In order to survey the whole sky, one has to cover a large area in each 
image.  Otherwise it will never get done. This is what determined the 
design of the Mark IV.  Get as much silicon looking at as much sky as was 
possible within my budget.   As an amateur effort, we already have more 
silicon area looking at more sky than any similar (amateur) effort that I 
know of.  I think we beat many professional surveys.  There is every 
indication that we can keep at it longer than a professional can 
afford.  The Mark IV design produces star images that cover only 1 or 2 
pixels.  That is just what happens.  I really don't see any solution to 
this.  We could defocus, but that may produce other problems.

So what to do?

I don't see much that we can do.  I think that we should do what we can do 
and get on with it.  Measuring the whole sky in a consistent way has some 
advantages.  There has been some discussion on the AAVSO group on filter 
transformations.  This is another insolvable problem.  Doing the whole sky 
with the same set of filters and optics at least allows comparison of one 
star with another *in the same survey*.  As I see it, filters are an effort 
to characterize a spectrum by taking the energy in a few regions and 
measuring it.   If you have two stars with the same spectra, then I can 
imagine transforming one set of filters to another.  It is easy to imagine 
stars with different spectra that just do not transform.  The result is 
that you compare two measurements taken with different filter sets at your 
peril.  (This probably holds for different optics or for different 
locations or for different regions of the sky to name a few.) .

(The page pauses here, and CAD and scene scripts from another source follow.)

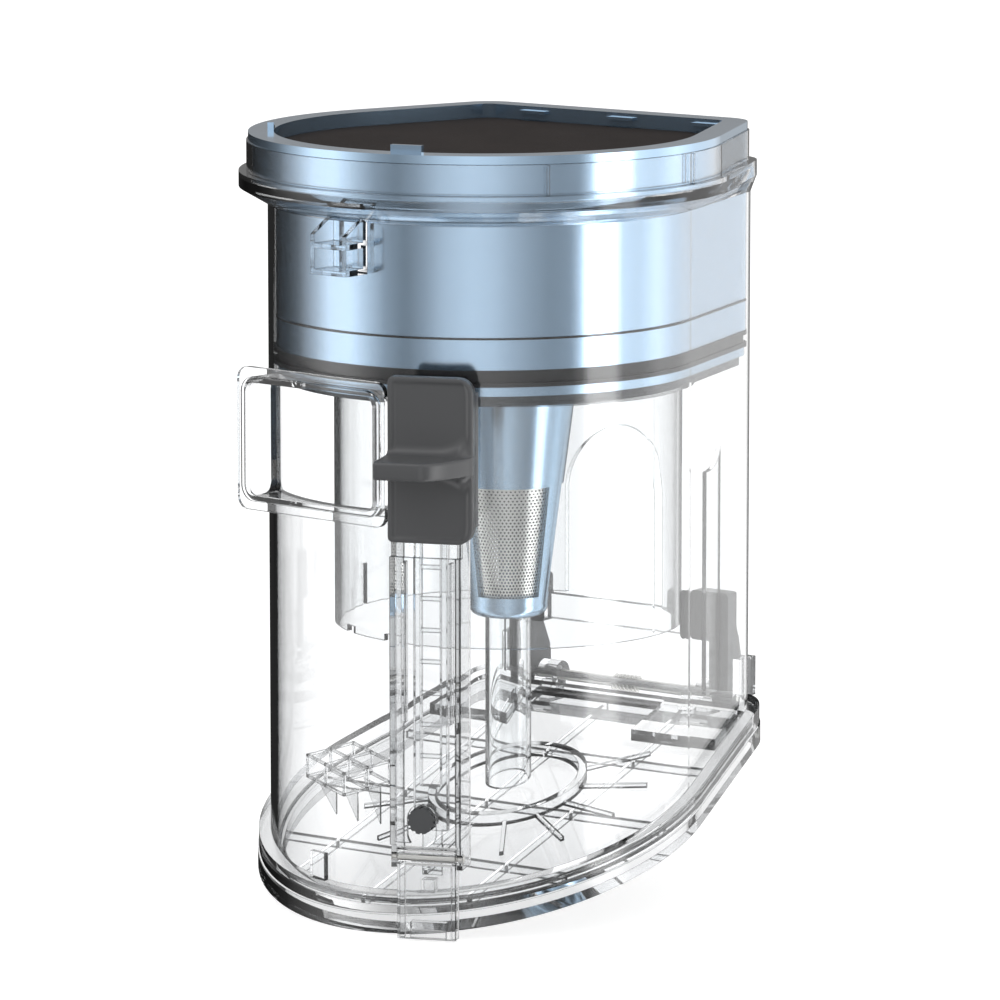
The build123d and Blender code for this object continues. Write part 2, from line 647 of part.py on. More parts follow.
def make_bin_door():
    lip = slanted_band(DOOR_OUT, DOOR_PLUG - FLOOR_T, FOOT_BASE, LIP_SEAM)
    wall = slanted_band(DOOR_PLUG, DOOR_PLUG - FLOOR_T, LIP_SEAM - 1, FLOOR_LEVEL)
    floor = prism(DOOR_PLUG, -REACH, REACH) & slab(FLOOR_LEVEL - FLOOR_T, FLOOR_LEVEL)
    door = lip + wall + floor
    door -= slanted_band(SEAL_OUT, DOOR_PLUG - SEAL_GROOVE, DOOR_SEAL_LOW, DOOR_SEAL_LOW + DOOR_SEAL_H)
    door += raised(at_cyclone(Cylinder(RING_R, 2 * REACH) - Cylinder(RING_R - RING_W, 2 * REACH)), RING_H)
    inner = prism(DOOR_PLUG - FLOOR_T, -REACH, REACH)
    for side in (-1, 1):
        x = sorted((side * BLOCK_INNER_X, side * REACH))
        door += raised(inner & block(x[0], x[1], BLOCK_FRONT_Y, REACH, -REACH, REACH), BLOCK_H)
    strip = block(-BLOCK_INNER_X - 1, BLOCK_INNER_X + 1, STRIP_FRONT_Y, REACH, -REACH, REACH)
    door += raised(inner & strip, BLOCK_H)
    for angle in RIB_DEGS:
        length = LONG_RIB_REACH if angle == LONG_RIB_DEG else RIB_REACH
        rib = Rot(0, 0, angle) * block(RING_R - 1, RING_R + length, -RIB_T / 2, RIB_T / 2, -REACH, REACH)
        door += raised(at_cyclone(rib) & inner, RIB_H)
    door += under_ribs(inner)
    door += catch_lug()
    for side in (-1, 1):
        door += door_knuckle(side)
    return door


def raised(column, height):
    """Part of an upright column that stands on the door's floor by a height."""
    return column & slab(FLOOR_LEVEL - 0.2, FLOOR_LEVEL + height)


def under_ribs(inner):
    """Ribs under the door's floor, in both directions."""
    ribs = []
    for i in (-1, 0, 1):
        x = i * UNDER_RIB_X
        y = i * UNDER_RIB_Y
        ribs.append(block(x - RIB_T / 2, x + RIB_T / 2, -REACH, REACH, -REACH, REACH))
        ribs.append(block(-REACH, REACH, y - RIB_T / 2, y + RIB_T / 2, -REACH, REACH))
    grid = ribs[0].fuse(*ribs[1:])
    return grid & inner & slab(FLOOR_LEVEL - FLOOR_T - UNDER_RIB_H, FLOOR_LEVEL - FLOOR_T + 0.2)


def catch_lug():
    """Tongue on the door's front edge that the catch's nose holds."""
    low = CATCH_LOW_Z + NOSE_H + SEAL_GAP
    half = LUG_W / 2
    lug = block(
        CHANNEL_X - half, CHANNEL_X + half, LUG_FRONT_Y, -round_front(DOOR_OUT) + 2 * RIB_T,
        low, low + LUG_H)
    return at_latch(lug)


def door_knuckle(side):
    """Arm and eye that hang the door on the hinge pin."""
    x = side * (BRACKET_HALF - ARM_W - KNUCKLE_W / 2 - SLIDE_GAP)
    eye = Pos(x, HINGE_Y, HINGE_Z) * Rot(0, 90, 0) * Cylinder(KNUCKLE_R, KNUCKLE_W)
    lip_z = slant_z(FOOT_BASE, REAR_Y)
    arm = block(x - KNUCKLE_W / 2, x + KNUCKLE_W / 2, REAR_Y, HINGE_Y + KNUCKLE_R - 1, lip_z + 0.6, HINGE_Z)
    foot_clear = prism(FOOT_OUT + 2 * SEAM_GAP, -REACH, REACH) & slab(LIP_SEAM, REACH)
    bore = Pos(x, HINGE_Y, HINGE_Z) * Rot(0, 90, 0) * Cylinder(HINGE_R + PIN_GAP, 3 * KNUCKLE_W)
    return (eye + arm) - foot_clear - bore


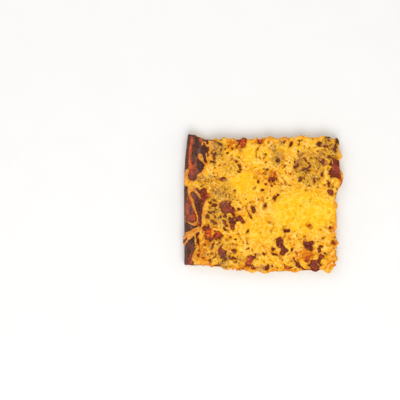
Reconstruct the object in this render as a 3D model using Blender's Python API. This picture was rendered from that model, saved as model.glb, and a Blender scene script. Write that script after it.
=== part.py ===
"""A square-cut slice of tray-baked pizza: a dough base, tomato sauce and a top of melted grated cheese.

Metres, +Z up. The slice lies on its flat underside at Z = 0, with the origin under the middle of it.
The raised, dark-baked outer crust is at -X. A knife has cut the sides at -Y, +Y and +X.
The sauce and the cheese are slabs over the plan of the dough, and each is cut to what lies below it,
with a gap of CLEARANCE. Grated cheese that still stands out of the melted top is fused to it.
"""

import math
import random

import bmesh
import bpy
from mathutils import Matrix, Vector, noise

MM = 0.001
CLEARANCE = 0.3 * MM
FLAT_ANGLE = math.radians(0.4)
SEED = 7

# Half the size of the dough, and the heights of the layers.
HALF_LENGTH = 81 * MM
HALF_WIDTH = 70 * MM
DOUGH_HEIGHT = 11.0 * MM
SAUCE_THICKNESS = 1.7 * MM
CHEESE_THICKNESS = 2.7 * MM

# The outer crust: a roll along the left side, wider at the back, with its crest at this share of the width.
RIM_RISE = 5.6 * MM
RIM_WIDTH_BACK = 28 * MM
RIM_WIDTH_FRONT = 16 * MM
RIM_CREST = 0.3
# The share of their thickness that the sauce and the cheese lose on the crest.
RIM_THINNING = 0.6

# The four sides of the dough, in millimetres. The front and back run from left to right, the others to the back.
DOUGH_FRONT = ((-84.6, -65.5), (-57, -67), (-25, -70.5), (5, -73), (40, -72), (76, -70.5))
DOUGH_BACK = (
    (-80.9, 75.1), (-73.5, 74.2), (-67, 71.2), (-60, 69.6), (-25, 70), (10, 70.5), (45, 72), (81, 70),
)
DOUGH_LEFT = ((-84.6, -65.5), (-84.6, -30), (-84.9, 10), (-83.9, 45), (-80.9, 75.1))
DOUGH_RIGHT = ((76, -70.5), (78.5, -45), (77.5, -20), (78.5, 5), (83.5, 25), (82.5, 50), (81, 70))
# Where the sauce and the cheese begin on the outer crust.
SAUCE_LEFT = ((-73, -66), (-71, -20), (-66, 25), (-61, 69.5))
CHEESE_LEFT = ((-75, -66), (-73, -40), (-64, -14), (-68, 6), (-84, 24), (-65, 46), (-60, 69.5))

# How far the sauce and the cheese stand back from the side of the dough.
SAUCE_INSET = 0.2 * MM
CHEESE_INSET = 0.7 * MM
# Places where a layer has run out over the side: x, y, reach and width, in millimetres.
SAUCE_RUNS = ((84, 24, 2.2, 9), (-20, 70, 1.2, 7))
CHEESE_RUNS = (
    (71, -73, 6.1, 7), (2, -73, 2.6, 12), (35, -72, 2.0, 8), (79, -41, 4.0, 5), (79, -2, 2.2, 7),
    (83, 14, 2.6, 5), (83, 52, 3.6, 7), (66, 71, 3.0, 9), (41, 72, 2.6, 8), (8, 71, 2.0, 8), (-44, 70, 2.2, 8),
)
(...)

Thus I see a use for a whole sky survey which contains variability 
data.  It should allow comparisons.  Others seem to back me up in 
this.  They want the data.

Listening to what Andrew is discussing indicates that it will be really 
hard to detect planets with the Mark IV.  Eclipsing binaries will also be 
difficult.  We will have to take a lot of measurements of each star to sort 
these things out.  In the end we will probably only generate lists of suspects.

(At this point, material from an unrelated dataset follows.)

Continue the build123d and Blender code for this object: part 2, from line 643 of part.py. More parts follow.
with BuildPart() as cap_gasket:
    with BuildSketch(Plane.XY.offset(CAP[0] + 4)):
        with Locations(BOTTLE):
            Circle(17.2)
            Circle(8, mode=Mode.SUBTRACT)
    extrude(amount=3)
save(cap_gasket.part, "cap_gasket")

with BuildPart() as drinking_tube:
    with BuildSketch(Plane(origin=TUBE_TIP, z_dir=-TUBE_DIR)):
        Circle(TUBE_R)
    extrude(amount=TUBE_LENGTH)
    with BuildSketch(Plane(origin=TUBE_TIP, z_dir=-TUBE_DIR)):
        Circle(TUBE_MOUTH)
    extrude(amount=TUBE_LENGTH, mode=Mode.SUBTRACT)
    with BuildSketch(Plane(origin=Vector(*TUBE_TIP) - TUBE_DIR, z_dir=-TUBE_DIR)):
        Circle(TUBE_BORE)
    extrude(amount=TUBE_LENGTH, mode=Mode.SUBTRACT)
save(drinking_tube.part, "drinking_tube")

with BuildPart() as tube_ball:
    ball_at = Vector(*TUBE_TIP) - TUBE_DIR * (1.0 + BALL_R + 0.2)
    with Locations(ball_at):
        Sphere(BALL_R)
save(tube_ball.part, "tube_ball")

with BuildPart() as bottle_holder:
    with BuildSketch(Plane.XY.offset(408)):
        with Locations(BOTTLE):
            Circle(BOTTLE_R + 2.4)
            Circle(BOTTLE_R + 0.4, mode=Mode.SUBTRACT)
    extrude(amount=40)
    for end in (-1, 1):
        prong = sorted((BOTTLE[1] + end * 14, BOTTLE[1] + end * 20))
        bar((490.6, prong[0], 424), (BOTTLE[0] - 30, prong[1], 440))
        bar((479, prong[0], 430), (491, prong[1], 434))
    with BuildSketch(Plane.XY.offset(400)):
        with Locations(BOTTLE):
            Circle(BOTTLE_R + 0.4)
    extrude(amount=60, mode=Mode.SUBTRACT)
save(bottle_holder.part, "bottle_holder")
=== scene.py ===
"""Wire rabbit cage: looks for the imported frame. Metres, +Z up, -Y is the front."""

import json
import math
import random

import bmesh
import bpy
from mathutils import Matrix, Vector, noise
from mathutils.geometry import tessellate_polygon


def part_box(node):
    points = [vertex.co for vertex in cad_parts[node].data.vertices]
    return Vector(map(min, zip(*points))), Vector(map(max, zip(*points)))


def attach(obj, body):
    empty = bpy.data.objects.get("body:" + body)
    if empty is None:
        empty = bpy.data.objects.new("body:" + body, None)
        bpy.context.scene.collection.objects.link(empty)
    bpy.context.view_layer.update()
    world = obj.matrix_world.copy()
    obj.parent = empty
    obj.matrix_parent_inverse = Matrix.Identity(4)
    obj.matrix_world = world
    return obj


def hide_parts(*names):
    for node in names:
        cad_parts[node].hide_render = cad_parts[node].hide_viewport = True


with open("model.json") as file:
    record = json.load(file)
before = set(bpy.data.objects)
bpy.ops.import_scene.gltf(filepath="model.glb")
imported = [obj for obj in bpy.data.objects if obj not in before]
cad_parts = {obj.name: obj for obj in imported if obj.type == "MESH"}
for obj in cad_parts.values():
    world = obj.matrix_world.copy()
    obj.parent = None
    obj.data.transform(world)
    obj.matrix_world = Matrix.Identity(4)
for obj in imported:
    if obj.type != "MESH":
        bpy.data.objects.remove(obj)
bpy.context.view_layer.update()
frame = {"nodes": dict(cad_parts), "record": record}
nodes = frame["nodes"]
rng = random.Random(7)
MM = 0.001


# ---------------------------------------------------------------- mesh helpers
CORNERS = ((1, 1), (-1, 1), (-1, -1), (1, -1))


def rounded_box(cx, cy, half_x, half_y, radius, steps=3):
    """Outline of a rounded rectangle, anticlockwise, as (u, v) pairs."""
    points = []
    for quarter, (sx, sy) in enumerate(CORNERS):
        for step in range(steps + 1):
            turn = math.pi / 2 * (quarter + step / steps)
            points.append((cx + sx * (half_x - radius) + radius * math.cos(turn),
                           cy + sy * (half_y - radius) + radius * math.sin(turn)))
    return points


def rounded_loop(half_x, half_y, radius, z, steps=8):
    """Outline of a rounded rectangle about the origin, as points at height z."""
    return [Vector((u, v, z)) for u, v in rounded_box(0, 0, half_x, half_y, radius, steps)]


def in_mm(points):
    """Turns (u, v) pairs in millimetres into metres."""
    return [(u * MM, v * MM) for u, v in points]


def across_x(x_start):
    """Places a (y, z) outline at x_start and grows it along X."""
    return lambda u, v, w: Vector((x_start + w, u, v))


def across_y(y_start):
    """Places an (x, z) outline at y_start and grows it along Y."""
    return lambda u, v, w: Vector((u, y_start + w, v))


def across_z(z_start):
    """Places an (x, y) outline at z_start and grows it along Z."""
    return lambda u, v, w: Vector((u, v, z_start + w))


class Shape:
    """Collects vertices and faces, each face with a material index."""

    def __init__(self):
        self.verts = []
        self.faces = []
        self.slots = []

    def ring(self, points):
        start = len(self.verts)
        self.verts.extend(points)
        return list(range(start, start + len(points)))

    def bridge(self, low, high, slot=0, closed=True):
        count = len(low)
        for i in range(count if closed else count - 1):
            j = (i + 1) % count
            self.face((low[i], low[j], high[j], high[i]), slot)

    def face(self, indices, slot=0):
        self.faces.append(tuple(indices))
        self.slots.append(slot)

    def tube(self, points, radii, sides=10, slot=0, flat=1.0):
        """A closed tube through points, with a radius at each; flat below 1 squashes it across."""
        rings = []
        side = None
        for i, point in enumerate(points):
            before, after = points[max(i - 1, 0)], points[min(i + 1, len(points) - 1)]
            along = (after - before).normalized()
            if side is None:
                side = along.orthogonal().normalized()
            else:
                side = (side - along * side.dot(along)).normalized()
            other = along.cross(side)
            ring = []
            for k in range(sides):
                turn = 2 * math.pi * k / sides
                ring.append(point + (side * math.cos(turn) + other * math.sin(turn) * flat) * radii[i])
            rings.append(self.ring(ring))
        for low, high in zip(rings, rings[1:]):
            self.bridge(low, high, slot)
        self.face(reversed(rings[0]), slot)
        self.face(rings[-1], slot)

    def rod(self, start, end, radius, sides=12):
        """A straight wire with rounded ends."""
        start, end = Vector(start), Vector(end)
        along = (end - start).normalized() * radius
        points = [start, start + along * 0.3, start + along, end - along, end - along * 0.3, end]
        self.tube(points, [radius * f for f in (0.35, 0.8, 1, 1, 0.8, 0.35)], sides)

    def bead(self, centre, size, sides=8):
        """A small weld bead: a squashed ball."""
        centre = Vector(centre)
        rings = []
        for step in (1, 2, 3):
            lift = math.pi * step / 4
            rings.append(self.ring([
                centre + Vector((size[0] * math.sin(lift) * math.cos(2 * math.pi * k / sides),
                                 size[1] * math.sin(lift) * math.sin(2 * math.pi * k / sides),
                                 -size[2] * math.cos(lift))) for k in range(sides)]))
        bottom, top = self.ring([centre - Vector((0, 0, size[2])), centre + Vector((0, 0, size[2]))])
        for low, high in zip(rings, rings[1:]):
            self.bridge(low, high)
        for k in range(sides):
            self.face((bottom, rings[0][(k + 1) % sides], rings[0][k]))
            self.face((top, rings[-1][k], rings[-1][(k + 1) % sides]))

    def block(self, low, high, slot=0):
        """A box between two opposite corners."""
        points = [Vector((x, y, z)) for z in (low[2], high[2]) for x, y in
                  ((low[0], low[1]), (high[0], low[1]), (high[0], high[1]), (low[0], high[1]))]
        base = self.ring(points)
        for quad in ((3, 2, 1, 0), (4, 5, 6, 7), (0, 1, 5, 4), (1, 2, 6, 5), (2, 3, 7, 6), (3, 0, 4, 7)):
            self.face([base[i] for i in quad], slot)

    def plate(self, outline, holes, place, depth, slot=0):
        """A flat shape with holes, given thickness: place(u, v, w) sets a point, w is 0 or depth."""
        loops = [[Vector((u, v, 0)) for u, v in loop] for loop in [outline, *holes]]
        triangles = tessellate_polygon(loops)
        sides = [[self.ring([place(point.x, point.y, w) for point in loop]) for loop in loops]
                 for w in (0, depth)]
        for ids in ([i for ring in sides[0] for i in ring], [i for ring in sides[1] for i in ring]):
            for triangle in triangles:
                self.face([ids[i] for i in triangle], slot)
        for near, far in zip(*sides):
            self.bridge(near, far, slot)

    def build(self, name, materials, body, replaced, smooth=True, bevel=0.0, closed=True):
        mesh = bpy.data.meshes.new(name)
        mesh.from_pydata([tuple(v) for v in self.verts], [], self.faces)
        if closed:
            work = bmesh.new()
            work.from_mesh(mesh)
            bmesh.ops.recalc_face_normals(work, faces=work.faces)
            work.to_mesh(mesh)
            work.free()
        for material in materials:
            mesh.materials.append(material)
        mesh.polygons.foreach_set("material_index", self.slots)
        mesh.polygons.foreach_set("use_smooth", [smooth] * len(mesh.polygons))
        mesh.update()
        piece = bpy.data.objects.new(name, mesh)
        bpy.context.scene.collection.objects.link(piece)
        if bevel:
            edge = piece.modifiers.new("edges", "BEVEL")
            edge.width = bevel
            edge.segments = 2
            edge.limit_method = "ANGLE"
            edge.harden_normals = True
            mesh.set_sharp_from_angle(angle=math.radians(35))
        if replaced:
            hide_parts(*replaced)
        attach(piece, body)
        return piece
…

At the other end, we can probably do a pretty good job on the slowly 
varying red stars.  A large catalog of these should be useful.  Here with 
the present data collection scheme we have 56 measurements to average.  If 
we take such a set once a year, then we should generate measurements of 
high precision.  Here we can use tricks like throwing out n high and n low 
readings to avoid cosmic rays and weak pixels.  For this some movement from 
frame to frame is desirable.

My present data taking scheme was meant to be a "straw man" strategy.  Do 
something so we can find what is  wrong with it.  Possibly experts could 
devise an absolutely perfect first strategy.  I doubt it.

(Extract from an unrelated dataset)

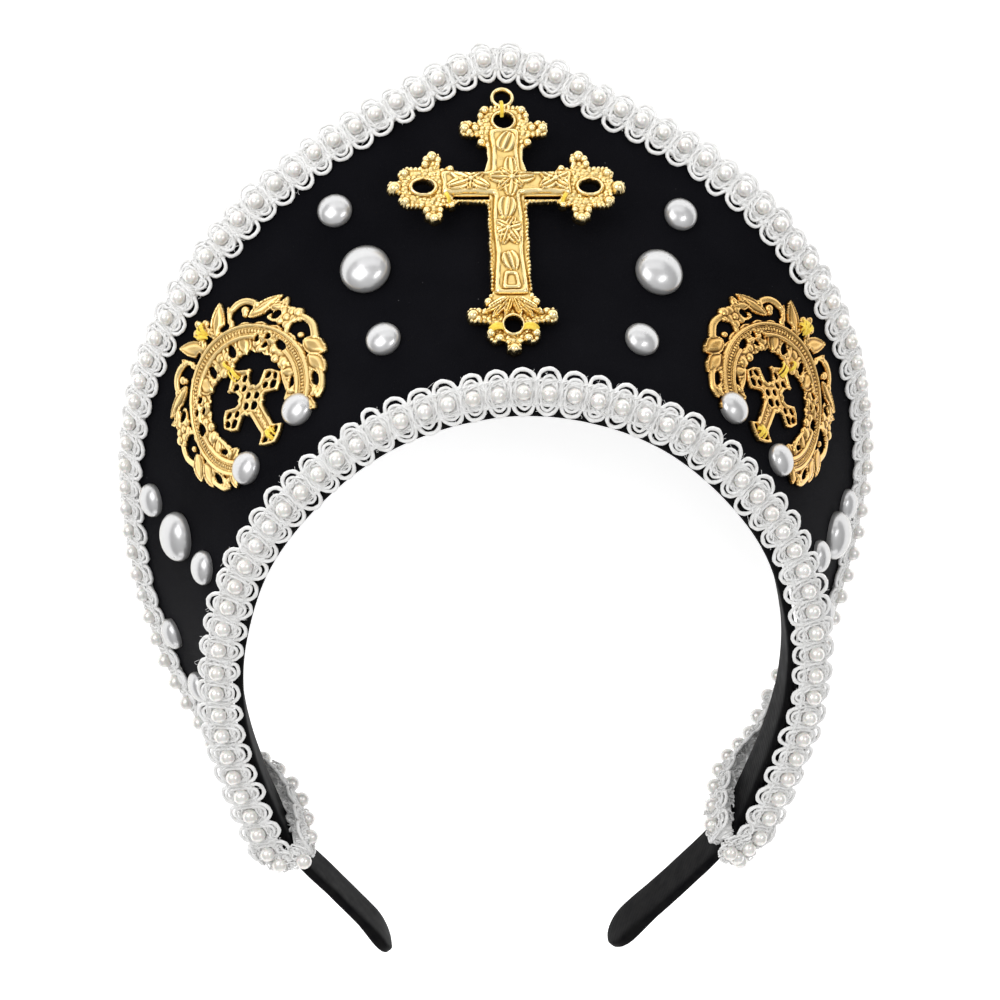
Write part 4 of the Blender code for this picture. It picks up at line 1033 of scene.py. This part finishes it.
def lay_granules(relief, outline, depth):
    """Round grains: a row along the border of the arm ends, and a field inside them."""
    border = Path(np.vstack([outline, outline[:1]]))
    for share in np.arange(-1, 1, 2 * BORDER_PITCH / border.length):
        run = border.along(share)
        px, py = border.at(share) + np.array([-run[1], run[0]]) * 0.45
        if abs(px) > 13.0 or py > 11.4 or py < -31.5:
            relief.ball(px, py, 0.60 + 0.12 * rng.random(), 1.3, 1.85)
    for k, row in enumerate(np.arange(-46, 25, 1.05)):
        for column in np.arange(-28.0 + 0.6 * (k % 2), 29, 1.2):
            px, py = column + 0.25 * rng.normal(), row + 0.2 * rng.normal()
            if abs(px) > 13.6 or py > 12 or py < -34:
                i = int(round((py - relief.y[0, 0]) / relief.pitch))
                j = int(round((px - relief.x[0, 0]) / relief.pitch))
                if 0 <= i < depth.shape[0] and 0 <= j < depth.shape[1] and depth[i, j] > 1.0:
                    radius, crest = 0.6 + 0.15 * rng.random(), 1.65 + 0.15 * rng.random()
                    relief.ball(px, py, radius, 1.35, crest, adds=False)


def draw_cross():
    """The large cross: grained arm ends, beaded sides, a sunk panel with flowers, and its ring."""
    relief = Relief(-31, 31, -50, 31, 0.2, contrast=3.4)
    x, y = relief.x, relief.y
    outline = np.vstack([[(0, CROSS_OUTLINE[0][1] - 0.9)], mirrored(CROSS_OUTLINE)])
    arms = (np.abs(outline[:, 1]) < 12) & (np.abs(outline[:, 0]) > 5.5)
    outline[arms, 1] -= ARM_TRIM
    depth = relief.polygon(outline)
    relief.emboss(depth - 0.25, FLAT_HEIGHT, adds=True)
    lay_granules(relief, outline, depth)
    for side in (-1, 1):
        for py in np.arange(-30.2, -5.4, BORDER_PITCH):
            relief.ball(side * (4.75 + 0.12 * math.sin(py)), py, 0.58, 1.1, 1.95)
        for px in np.arange(4.6, 14, 1.1):
            relief.ball(side * px, -4.6, 0.5, 1.1, 1.9)
        for px, py, radius in CROSS_KNOBS:
            trim = ARM_TRIM if abs(py) < 12 and px > 5.5 else 0
            relief.ball(side * px, py - trim, radius, 1.2, 1.5 + radius * 0.9)
    panel = np.maximum(relief.polygon(mirrored(VERTICAL_PANEL)), relief.polygon(mirrored(CROSS_PANEL)))
    panel = relief.soften(panel, 16)
    swell = 0.10 * np.sin(1.3 * x + 0.7 * y) * np.sin(0.9 * y - 0.4 * x)
    relief.emboss(panel, 1.5 + (1.0 + swell) * quarter_round(panel / 0.9))
    relief.height -= np.where(panel > 0, 0.28 * smooth((panel - 0.75) / 0.55), 0)
    kept = relief.height.copy()
    petals = [(px, py, *petal) for px, py, some in FLOWERS for petal in some]
    for px, py, turn, length, half in petals + list(PETALS):
        relief.petal(px, py, turn, PETAL_LONGER * length, PETAL_WIDER * half, 2.2, 3.15)
    relief.height = np.where((panel > 0.75) | (y < -33.0), relief.height, kept)
    for px, py, _ in FLOWERS:
        relief.ball(px, py, 0.8, 2.6, 3.6, adds=False)
    tablet = relief.soften(relief.polygon(TABLET), 6)
    relief.ridge(np.abs(tablet - 0.3), LINE_HALF, 2.2, 2.8)
    for px, py, half_width, half_height in CROSS_HOLES:
        rim = -relief.oval(px, py, half_width + 0.1, half_height + 0.1)
        relief.ridge(np.abs(rim - LINE_HALF), LINE_HALF, 1.6, 2.4)
        relief.cut(relief.oval(px, py, half_width, half_height))
    for px, py, half_width, half_height in CROSS_SLOTS:
        relief.cut(np.minimum(half_width - np.abs(x - px), half_height - np.abs(y - py)))
    ring = np.abs(np.hypot(x, y - RING_CENTRE_Y) - RING_RADIUS)
    relief.ridge(ring, RING_HALF, 0.4, 1.7, adds=True)
    return relief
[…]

I am only slightly discouraged.  I think we should do what is possible with 
this set of optics.  I think it will be a worthwhile catalog.  It will just 
not do everything that we might like.

I thus argue that we should get on with the analysis with the data we have 
now.  Possibly we can do better in the future.  I keep hoping that an 
individual or group will step forward and say "let me have your 500 disks 
from the engineering run and I will reduce it to a catalog."  If not, in a 
few months I will start pushing it through Michael's pipeline.  I just have 
to learn a little more Unix.  I would do this at the risk of not producing 
any more Mark IVs.  I doubt that I can both build Mark IVs and run a 
pipeline.  I feel strongly that I must start getting catalog data.